How does one assemble these fragments into a book?”
Whole Numbers and Half Truths: What Data Can and Cannot Tell Us About Modern India, Rukmini S, Context/Westland
“Numbers enlighten, empower, elevate. Numbers can help us make sense of modern India. Numbers can help us anticipate the future. But numbers do not exist in a rarefied space. The push and pull of political and social forces around the world don’t leave numbers unaffected.
This is a country of wonder and beauty, of idealism and sacrifice, of extraordinary leaps of faith, and people who move mountains. Numbers, far from being cold and unintelligible, can capture much of this nuance, this humanity, that pre- packaged narratives sometimes flatten out. If Indian statistics have seemed impenetrable, that is a failing of the community that produces data and works with it. Everyone should hear the stories numbers tell, and then make up their own minds about the country.

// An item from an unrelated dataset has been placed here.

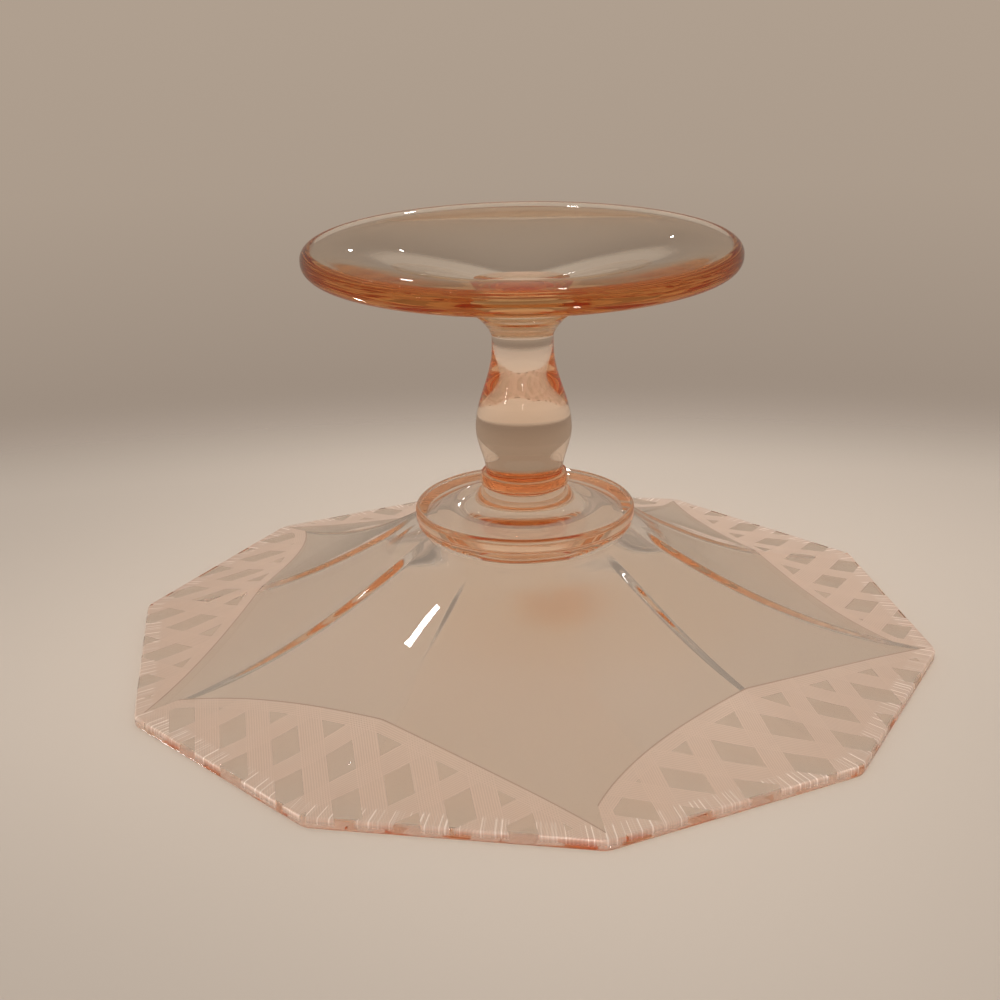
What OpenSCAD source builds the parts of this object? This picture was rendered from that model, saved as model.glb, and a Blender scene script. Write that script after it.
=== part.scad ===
// Footed compote bowl of clear pink glass: a shallow ten-sided bowl with a flared rim,
// carried by a collar disc, a neck ring and a pear-shaped stem on a round spreading foot.
// The origin is the centre of the foot's underside, and +Z runs up the stem to the open bowl.

/* [Foot] */
// Diameter of the foot
foot_d = 102; // [90:1:124]
// Height of the foot's rounded outer edge
foot_edge_h = 5.8; // [5.5:0.1:7.5]
// Width of the flat ring in the underside that the foot stands on
foot_ring_w = 2.6; // [2:0.2:6]
// Depth of the hollow inside that ring, in the middle
dish_depth = 10; // [7:0.5:11]
// Climb of the foot's upper face from its edge, if it ran on to the middle
dome_rise = 10.2; // [8:0.2:11]
// How round the hollow and the upper face are in the middle: 2 is a dome, 1 is pointed
dome_bend = 1.5; // [1.2:0.1:2]
// Diameter of the hub, on which the stem stands
hub_d = 22.5; // [19:0.5:28]
// Height of the hub above the underside
hub_h = 17; // [15.5:0.5:22]
// How far the sweep up to the hub reaches out beyond it
sweep_w = 1.25; // [0.75:0.25:8]
// How the sweep steepens towards the hub: 1 is a straight cone
sweep_bend = 1.5; // [1:0.1:2.6]
// Rounding where the edge turns into the underside
foot_under_round = 2.4; // [0.6:0.2:2.4]
// Rounding where the edge turns into the upper face
foot_upper_round = 3; // [1:0.2:3]

/* [Stem] */
// Height of the stem from the foot's hub to the neck ring
stem_h = 39; // [32:0.5:52]
// Height over which the stem narrows from the hub to the waist
flare_h = 5.5; // [3:0.25:7]
// How tightly that flare curls out towards the hub: 1 is a straight cone
flare_bend = 1.6; // [1.2:0.05:2.4]
// Diameter of the narrow waist
waist_d = 14.6; // [11:0.2:18]
// Height above the hub at which the waist starts to swell
waist_z = 8; // [7:0.25:12]
// Diameter of the pear-shaped knop
knop_d = 23; // [19:0.25:27]
// Height of the knop's widest level above the hub
knop_z = 28; // [20:0.25:30]
// Diameter of the stem's upper end
stem_top_d = 18.6; // [16:0.2:22]

/* [Neck ring] */
// Height of the neck ring
ring_h = 3; // [2.5:0.25:6]
// Diameter of the ring's outer lip
ring_d = 21.6; // [21:0.2:28]
// Diameter of the ring's lower face, on the stem
ring_seat_d = 20.6; // [18.6:0.2:20.8]

/* [Collar disc] */
// Diameter of the collar disc
disc_d = 53.2; // [42:0.2:60]
// Thickness of the disc's edge
disc_edge_h = 3.7; // [2.6:0.1:5]
// Climb of the disc's lower face from the neck ring to its edge
disc_rise = 5; // [2:0.25:6]
// How tightly that face flares out from the ring: 1 is a straight cone
disc_bend = 6; // [1.5:0.5:8]
// Rounding of the disc's edge
disc_round = 1.2; // [0.4:0.1:1.2]

/* [Bowl] */
// Diameter of the rim across its corners
rim_d = 200; // [160:1:240]
// Number of flat sides of the rim
sides = 10; // [6:1:12]
// Height of the bowl above the collar disc
bowl_h = 32.8; // [28:0.2:44]
// Diameter of the bowl's flat base
base_d = 51.6; // [49:0.2:58]
// Height of the small shoulder above the base
shoulder_h = 0.5; // [0.4:0.1:3.5]
// Step out from the base to the top of the shoulder
shoulder_step = 0.3; // [0.2:0.1:2]
// Slope of the wall where it leaves the shoulder, in degrees
wall_angle = 34; // [28:1:42]
// Slope of the wall where it meets the rim, in degrees
rim_angle = 6.5; // [2:0.5:12]
// Thickness of the wall at the shoulder
wall_t = 4; // [3:0.1:5]
// Thickness of the wall at the rim
rim_t = 2.8; // [2.2:0.1:3.6]
// Rounding of the rim's outer edge
rim_round = 0.7; // [0.3:0.1:0.9]
// Diameter of the flat floor inside
floor_d = 43; // [34:0.5:44]
// Thickness of the glass under the floor
floor_t = 3.4; // [2.6:0.1:4.6]
// Diameter at which the creases between the sides are fully sharp
crease_d = 72; // [60:1:140]

/* [Hidden] */

$fn = 96;

pink = [0.93, 0.71, 0.62];
amber_pink = [0.86, 0.52, 0.38];

// Steps of the long curves and of the round corners, and flats on each side of the bowl
curve_steps = 12;
corner_steps = 4;
side_steps = 5;

// Levels of the joints between the pieces
ring_base_z = hub_h + stem_h;
disc_base_z = ring_base_z + ring_h;
bowl_base_z = disc_base_z + disc_rise + disc_edge_h;

// Radii
foot_r = foot_d / 2;
dish_r = foot_r - foot_under_round - foot_ring_w;
dome_r = foot_r - foot_upper_round;
hub_r = hub_d / 2;
sweep_r = hub_r + sweep_w;
waist_r = waist_d / 2;
knop_r = knop_d / 2;
stem_top_r = stem_top_d / 2;
ring_r = ring_d / 2;
ring_seat_r = ring_seat_d / 2;
ring_lip_r = ring_h / 3;
ring_flat_r = ring_r - ring_lip_r;
disc_r = disc_d / 2;
rim_r = rim_d / 2;
base_r = base_d / 2;
shoulder_r = base_r + shoulder_step;
floor_r = floor_d / 2;
crease_r = crease_d / 2;

// Share of the wall's reach that each end of its curve runs straight for
wall_handle_share = 0.46;
rim_handle_share = 0.335;

function mix(a, b, t) = a + (b - a) * t;
function ease(t) = (1 - cos(180 * t)) / 2;
function clamp01(t) = max(0, min(1, t));
function smooth(t) = let (u = clamp01(t)) u * u * (3 - 2 * u);

// Points of a round corner, from one angle to another, about a centre
function corner(centre, r, from, to) =
    [for (i = [0:corner_steps]) let (a = mix(from, to, i / corner_steps))
        centre + r * [cos(a), sin(a)]];

// A solid of revolution about the Z axis from half of its section
module turned(section) rotate_extrude() polygon(section);

// Height of a swelling at a radius: full in the middle and level again at its edge
function swell(rise, edge_r, r) = rise * pow(1 - pow(r / edge_r, dome_bend), 2);

// Round foot: a shallow dome with a thick round edge, hollowed underneath inside a flat ring,
// and swept up to a hub in the middle.
module foot() {
    sweep_z = foot_edge_h + swell(dome_rise, dome_r, sweep_r);
    color(amber_pink)
    turned(concat(
        [for (i = [0:curve_steps]) let (r = mix(0, dish_r, i / curve_steps))
            [r, swell(dish_depth, dish_r, r)]],
        corner([foot_r - foot_under_round, foot_under_round], foot_under_round, -90, 0),
        corner([dome_r, foot_edge_h - foot_upper_round], foot_upper_round, 0, 90),
        [for (i = [1:curve_steps - 1]) let (r = mix(dome_r, sweep_r, i / curve_steps))
            [r, foot_edge_h + swell(dome_rise, dome_r, r)]],
        [for (i = [0:curve_steps]) let (t = i / curve_steps)
            [mix(hub_r, sweep_r, pow(1 - t, sweep_bend)), mix(sweep_z, hub_h, t)]],
        [[0, hub_h]]
    ));
}

// Radius of the stem at a height above the hub: flare, waist, pear-shaped knop, upper end
function stem_radius(h) =
    h < flare_h ? mix(waist_r, hub_r, pow(1 - h / flare_h, flare_bend))
    : h < waist_z ? waist_r
    : h < knop_z ? mix(waist_r, knop_r, ease((h - waist_z) / (knop_z - waist_z)))
    : mix(knop_r, stem_top_r, ease((h - knop_z) / (stem_h - knop_z)));

// Solid baluster stem, which stands on the hub and carries the neck ring.
module stem() {
    levels = concat(
        [for (i = [0:curve_steps]) mix(0, flare_h, i / curve_steps)],
        [for (i = [0:curve_steps - 1]) mix(waist_z, knop_z, i / curve_steps)],
        [for (i = [0:curve_steps]) mix(knop_z, stem_h, i / curve_steps)]);
    color(pink)
    translate([0, 0, hub_h])
    turned(concat([[0, 0]], [for (h = levels) [stem_radius(h), h]], [[0, stem_h]]));
}

// Neck ring: a short band that swells to a rounded lip against the collar disc.
module neck_ring() {
    color(amber_pink)
    translate([0, 0, ring_base_z])
    turned(concat(
        [[0, 0], [ring_seat_r, 0], [ring_seat_r, ring_h / 4]],
        corner([ring_flat_r, ring_h - ring_lip_r], ring_lip_r, 0, 90),
        [[0, ring_h]]
    ));
}

// Collar disc: a flat-topped wafer whose lower face flares from the ring to a round edge.
module collar_disc() {
    edge_r = disc_r - disc_round;
    color(amber_pink)
    translate([0, 0, disc_base_z])
    turned(concat(
        [[0, 0]],
        [for (i = [0:curve_steps - 1]) let (t = i / curve_steps)
            [mix(ring_flat_r, edge_r, t), disc_rise * (1 - pow(1 - t, disc_bend))]],
        corner([edge_r, disc_rise + disc_round], disc_round, -90, 0),
        corner([edge_r, disc_rise + disc_edge_h - disc_round], disc_round, 0, 90),
        [[0, disc_rise + disc_edge_h]]
    ));
}

// The wall's outer line: a curve from the shoulder to the lower edge of the rim.
wall_start = [shoulder_r, shoulder_h];
wall_end = [rim_r - rim_round, bowl_h - rim_t];
wall_reach = rim_r - shoulder_r;
wall_pull = wall_start + wall_handle_share * wall_reach * [cos(wall_angle), sin(wall_angle)];
rim_pull = wall_end - rim_handle_share * wall_reach * [cos(rim_angle), sin(rim_angle)];

function wall_line(t) =
    pow(1 - t, 3) * wall_start + 3 * pow(1 - t, 2) * t * wall_pull
    + 3 * (1 - t) * t * t * rim_pull + pow(t, 3) * wall_end;

function wall_normal(t) =
    let (d = pow(1 - t, 2) * (wall_pull - wall_start)
            + 2 * (1 - t) * t * (rim_pull - wall_pull)
            + t * t * (wall_end - rim_pull))
    [-d[1], d[0]] / norm(d);

function wall_inside(t) = wall_line(t) + wall_normal(t) * mix(wall_t, rim_t, t);

// How sharp the creases are where the wall's line has reached t: 0 is round, 1 is flat-sided
function crease(t) = smooth((wall_line(t)[0] - shoulder_r) / (crease_r - shoulder_r));

// Level rings of the bowl: radius at the corners, height and sharpness of the creases.
// They run from the base up the outside, over the rim and down the inside to the floor.
bowl_rings = concat(
    [[base_r, 0, 0]],
    [for (i = [0:curve_steps]) let (t = i / curve_steps, p = wall_line(t))
        [p[0], p[1], crease(t)]],
    [[rim_r, bowl_h - rim_t + rim_round, 1], [rim_r, bowl_h - rim_round, 1],
        [rim_r - rim_round, bowl_h, 1]],
    [for (i = [1:curve_steps]) let (t = 1 - i / curve_steps, p = wall_inside(t))
        [p[0], p[1], crease(t)]],
    [[floor_r, floor_t, 0]]
);

// Radius of a ring at an angle: from round to flat-sided as its creases sharpen
function ring_radius(ring, a) =
    let (half = 180 / sides, off = (a % (2 * half)) - half)
    ring[0] * mix(1, cos(half) / cos(off), ring[2]);

ring_points = sides * side_steps;
ring_count = len(bowl_rings);

// Ten-sided flared bowl with a flat floor, as one closed skin over its rings.
module bowl() {
    points = [for (ring = bowl_rings, i = [0:ring_points - 1])
        let (a = 360 * i / ring_points, r = ring_radius(ring, a))
        [r * cos(a), r * sin(a), ring[1]]];
    walls = [for (j = [0:ring_count - 2], i = [0:ring_points - 1])
        let (a = j * ring_points + i, b = j * ring_points + (i + 1) % ring_points,
            c = b + ring_points, d = a + ring_points)
        each [[a, d, b], [b, d, c]]];
    base_face = [for (i = [0:ring_points - 1]) i];
    floor_face = [for (i = [0:ring_points - 1]) ring_count * ring_points - 1 - i];
    color(pink)
    translate([0, 0, bowl_base_z])
    polyhedron(points, concat([base_face, floor_face], walls));
}

foot();
stem();
neck_ring();
collar_disc();
bowl();
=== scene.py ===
import math

import bpy
import numpy as np
from mathutils import Matrix, Vector


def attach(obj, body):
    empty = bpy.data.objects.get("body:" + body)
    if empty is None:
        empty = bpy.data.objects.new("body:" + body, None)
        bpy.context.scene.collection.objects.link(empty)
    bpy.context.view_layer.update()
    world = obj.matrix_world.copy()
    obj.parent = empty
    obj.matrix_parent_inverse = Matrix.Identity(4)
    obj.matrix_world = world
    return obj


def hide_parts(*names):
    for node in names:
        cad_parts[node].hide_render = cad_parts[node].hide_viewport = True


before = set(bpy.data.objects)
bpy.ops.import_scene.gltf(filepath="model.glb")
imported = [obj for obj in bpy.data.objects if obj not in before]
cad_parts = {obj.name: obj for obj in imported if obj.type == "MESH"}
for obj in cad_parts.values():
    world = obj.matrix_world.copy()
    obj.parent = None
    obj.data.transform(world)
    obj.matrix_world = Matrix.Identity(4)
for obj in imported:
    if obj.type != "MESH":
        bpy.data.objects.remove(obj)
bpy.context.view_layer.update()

# Foot: a shallow dome of pressed pink glass with a thick, fire-polished round edge. It is
# hollowed underneath, so that it stands on a narrow ring, and its top sweeps up to a hub, to
# which the stem was stuck while both were hot.
foot_radius, foot_edge_height, foot_ring_width = 0.051, 0.0058, 0.0026
foot_under_round, foot_upper_round = 0.0024, 0.003
dish_depth, dome_rise, dome_bend = 0.010, 0.0102, 1.5
hub_radius, hub_height = 0.01125, 0.017
sweep_width, sweep_bend = 0.00125, 1.5
dish_radius = foot_radius - foot_under_round - foot_ring_width
dome_radius = foot_radius - foot_upper_round
sweep_radius = hub_radius + sweep_width
turned_sides = 160

# Each piece ends a hair short of the level of its joint, so that no two faces coincide.
hair = 0.000004


def mix(low, high, share):
    return low + (high - low) * share


def shares(steps, first=0):
    """Equal steps up to 1, from 0 or from the first one that is wanted."""
    return [i / steps for i in range(first, steps + 1)]


def round_corner(radius, height, rounding, start, end, steps):
    """Points of a round corner about (radius, height), between two angles in degrees."""
    turns = [math.radians(mix(start, end, share)) for share in shares(steps)]
    return [(radius + rounding * math.cos(a), height + rounding * math.sin(a)) for a in turns]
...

The last few years have seen a vicious polarisation colour not only most news reporting, but also the world of data. Part of the reason people find it hard to make sense of the world using numbers is because they first need to turn the tin upside down to check on the manufacturer before opening it. They need to know who produced it, what it missed, and what the other side is saying before they can be sure this is the whole truth. Democracy is best served by those who engage with it critically. But blanket suspicion is problematic and harmful. Knowing how to engage critically with data will only help strengthen democracy. This book is a toolkit.”